To walk in a manner worthy of the God who called them, till the very end, when Jesus returns (verse 19). Paul wants the Thessalonians to carry on with the expectation that Christ is coming back, even in their lifetime, which they and Paul believed would happen. He set this up earlier by mentioning that a fundamental part of the believer’s new life is to “wait for [God’s] Son from heaven, whom He raised from the dead, that is Jesus, who rescues us from the wrath to come” (1 Thessalonians 1:10).

And when Jesus returns, that is when He will establish His kingdom where believers will share in glory. The word translated glory means “something’s essence being observed by a third party.” Every human desires to gain glory. Every human loves having their capabilities honored by others. And parents love to see their children gain glory. Parents attend long and often boring recitals in order to watch their child gain the glory of having their amateur piece heard by the crowd. Paul desires to gain this same glory, reveling in the spiritual success of his spiritual children, when they are honored by Jesus for living faithfully.

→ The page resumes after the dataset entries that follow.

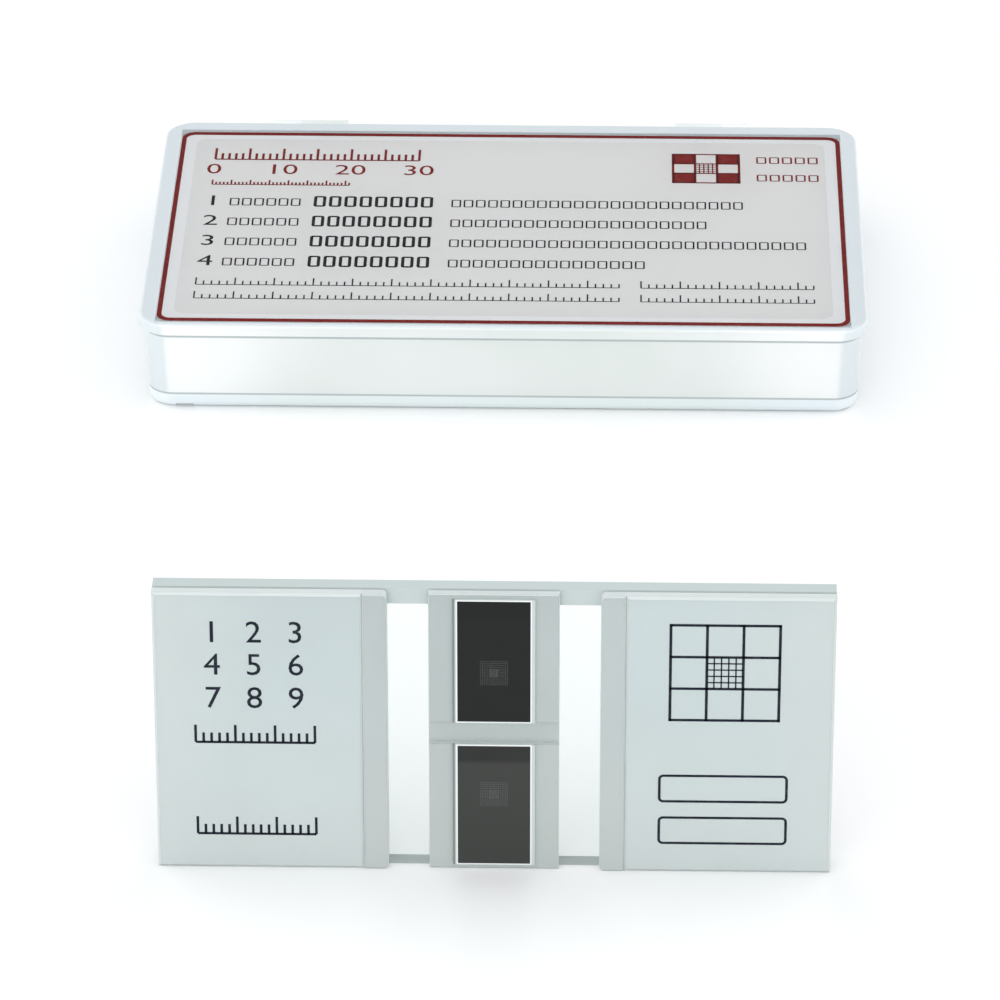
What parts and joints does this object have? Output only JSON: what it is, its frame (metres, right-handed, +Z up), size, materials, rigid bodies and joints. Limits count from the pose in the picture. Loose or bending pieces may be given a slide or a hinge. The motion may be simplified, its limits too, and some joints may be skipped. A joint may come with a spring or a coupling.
{
  "type": "hemocytometer",
  "caption": "Glass cell-counting chamber with mirror-coated ruled platforms, standing by its closed clear hinged storage case.",
  "frame": {"origin": "on the ground, under the middle of the whole set: the chamber's front face to the back of the case's hinge, and the case's width", "axes": "+Z up; +Y away from the reader, from the chamber to the case; +X to the right along the chamber's length"},
  "size_m": [0.092, 0.1744, 0.035],
  "materials": {
    "plate_glass": "polished",
    "ground_glass": "ground",
    "rail_glass": "ground sides, polished top",
    "mirror_coat": "dark metallised",
    "clear_plastic": "clear moulded",
    "card": "printed card",
    "white_foam": "fine closed-cell foam",
    "cover_glass": "polished",
    "tissue": "lens tissue"
  },
  "bodies": {
    "case": {"case_tray": "clear_plastic", "foam_base": "white_foam", "foam_surround": "white_foam", "cover_glass_lower": "cover_glass", "cover_glass_tissue": "tissue", "cover_glass_upper": "cover_glass"},
    "lid": {"case_lid": "clear_plastic", "record_card": "card", "lid_pad": "white_foam"},
    "chamber": {"chamber_base_plate": "plate_glass", "end_plate_left": "ground_glass", "end_plate_right": "ground_glass", "support_rail_left": "rail_glass", "support_rail_right": "rail_glass", "counting_bar": "ground_glass", "counting_platform_upper": "mirror_coat", "counting_platform_lower": "mirror_coat"}
  },
  "joints": [
    {"name": "lid_hinge", "type": "hinge", "parent": "case", "child": "lid", "pos_m": [0, 0.08524, 0.0099], "axis": [-1, 0, 0], "range_deg": [0, 110]},
    {"name": "chamber_lift", "type": "slide", "parent": "case", "child": "chamber", "axis": [0, 0, 1], "range_m": [0, 0.06]}
  ]
}
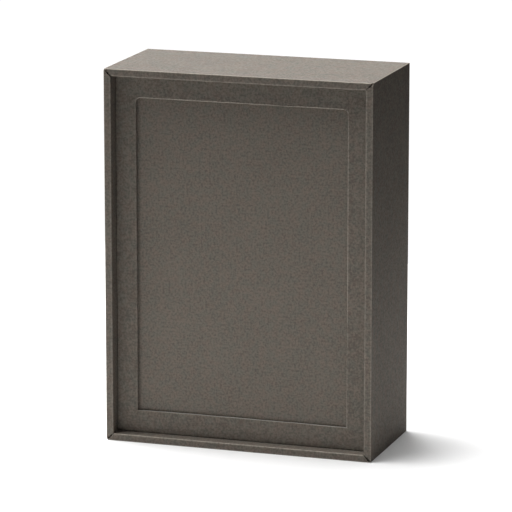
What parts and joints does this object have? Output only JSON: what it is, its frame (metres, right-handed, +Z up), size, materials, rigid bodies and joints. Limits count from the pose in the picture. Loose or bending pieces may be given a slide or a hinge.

The way to gain this glory in Jesus’ kingdom that is to come is to live faithfully, enduring difficulty and opposition. Paul’s exhortation is that the Thessalonians would walk in a manner worthy of the coming kingdom, implying that it is possible for believers not to walk in such a manner. The Apostle John writes similarly, that believers should “abide in [Jesus], so that when He appears, we may have confidence and not shrink away from Him in shame at His coming” (1 John 2:28). It is possible to fail at this life, even as any child can be born of their parents, then suffer a wasted life from poor decisions. This does not mean the loss of having been justified in the sight of God, for nothing can take that away (John 10:28). Being born into God’s family is a matter of faith, enough faith to look upon Jesus, hoping to be healed (John 3:14-16). Birth is not something that can be lost.

But life is about the choices we make. We cannot lose our birth, but we can waste our lives. We can have negative consequences that stem from poor choices, rather than good consequences that stem from good choices. Paul desires his spiritual children to gain the greatest benefits from life by making the very best choices. And that comes from living a life of radical obedience to God (1 Corinthians 3:15).

Biblical Text

9 For you recall, brethren, our labor and hardship, how working night and day so as not to be a burden to any of you, we proclaimed to you the gospel of God. 10 You are witnesses, and so is God, how devoutly and uprightly and blamelessly we behaved toward you believers; 11 just as you know how we were exhorting and encouraging and imploring each one of you as a father would his own children, 12 so that you would walk in a manner worthy of the God who calls you into His own kingdom and glory.